Whenever he would see me on the street in Rock Rapids, he would say, ” Bruce, I’m going to get you, I’m going to get you.” And I would reply, “No, no, Elmer, you’ll never get me.”  I think he was particularly annoyed when I escaped his grasp and went off for a year to graduate school at the Columbia University Graduate School of Journalism in New York City. I would send him cards through the years, from an ATO  fraternity party at the University of Nebraska, or from my hangout bar  in New York City (the West End Bar, across from the Columbia Journalism building.) I would write in effect, but with elegant variations, “Elmer, having a wonderful time. Keep up the good work. Wish you were here.” And so I joined the federal reserve and ended up with the initials FR instead of  US on my dog tags that hung around my neck for two years. I was officially FR17507818 and rose from recruit in the 60th infantry at Ft Carson  to E-5 in the Stars and Stripes bureau in Yongdongpo.  But my big accomplishment  was that Elmer didn’t get me. I still feel good about beating Elmer at his own game.
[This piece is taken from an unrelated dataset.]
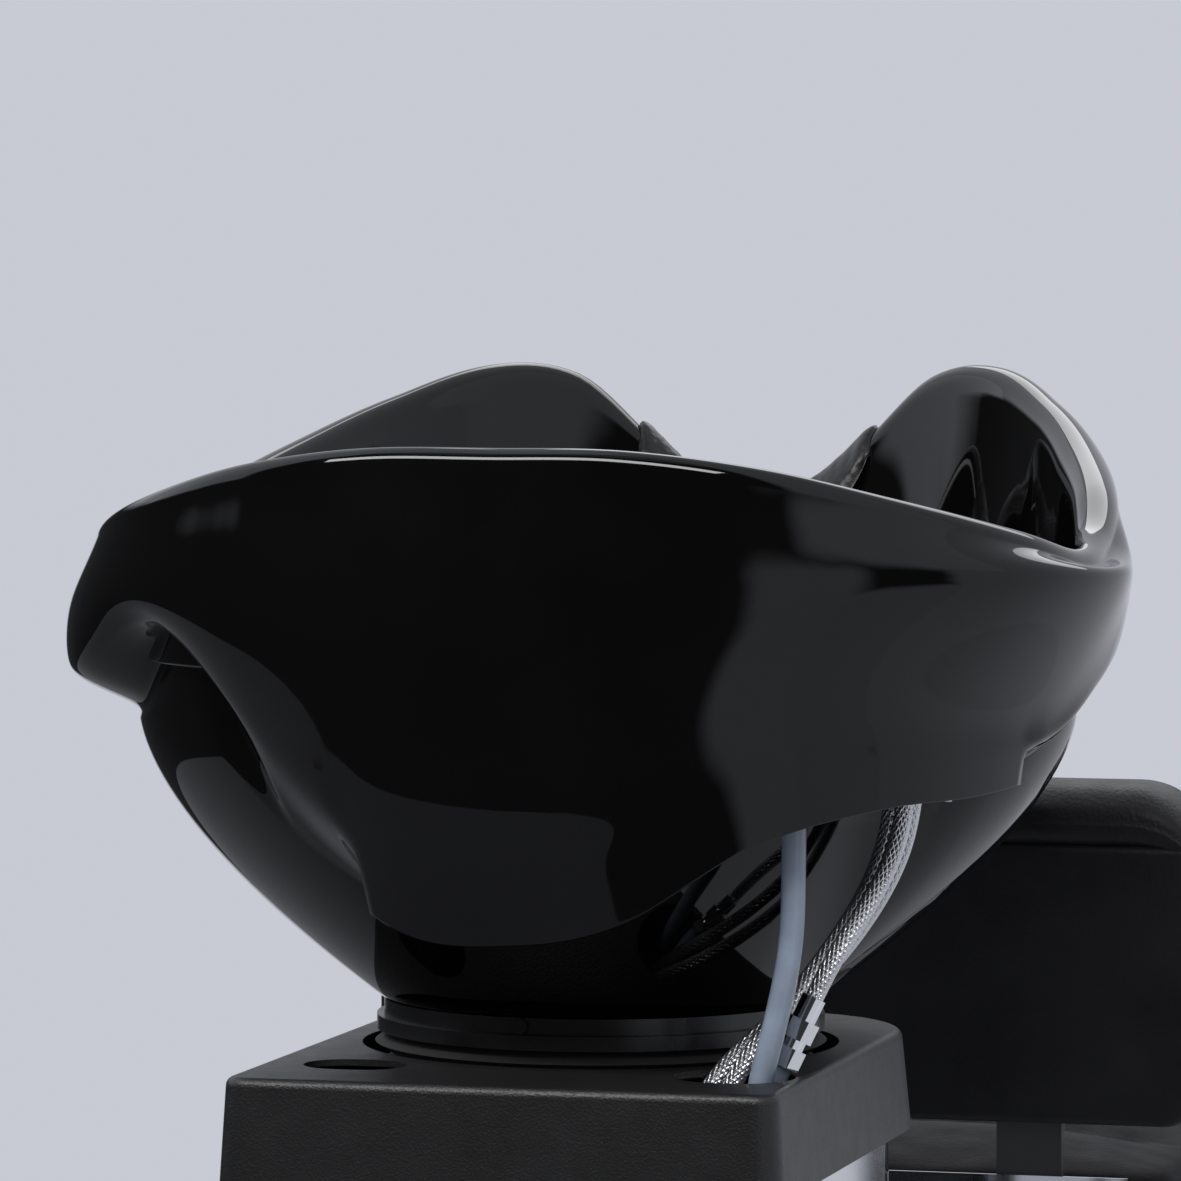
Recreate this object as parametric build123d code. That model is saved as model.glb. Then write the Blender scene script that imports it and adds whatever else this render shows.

P.S. 2: Here’s how things work in Rock Rapids.  I mentioned my annual Memorial Day drill in an email note to Rock Rapids alumni of my era. I recounted the Shinny anecdote and placed the Brugmann and Sheneberger plots in the southeastern corner of the cemetery. I promptly got an email note back from Joanne Schubert Vogel (class of ’49). She wrote that she had sent my note to her brother Dale Schubert in Rock Rapids (class of ’55, who was a halfback when I was a quarterback on the celebrated Rock Rapids Lions football team.) Dale called her and said that I had made an error and that the Brugmann and Sheneberger plots were in the southwestern corner of the cemetery, not in the southeast corner. Amazing.  He was right and I was wrong. Joanne softened the blow by saying she was sure that this was the first error I had ever made.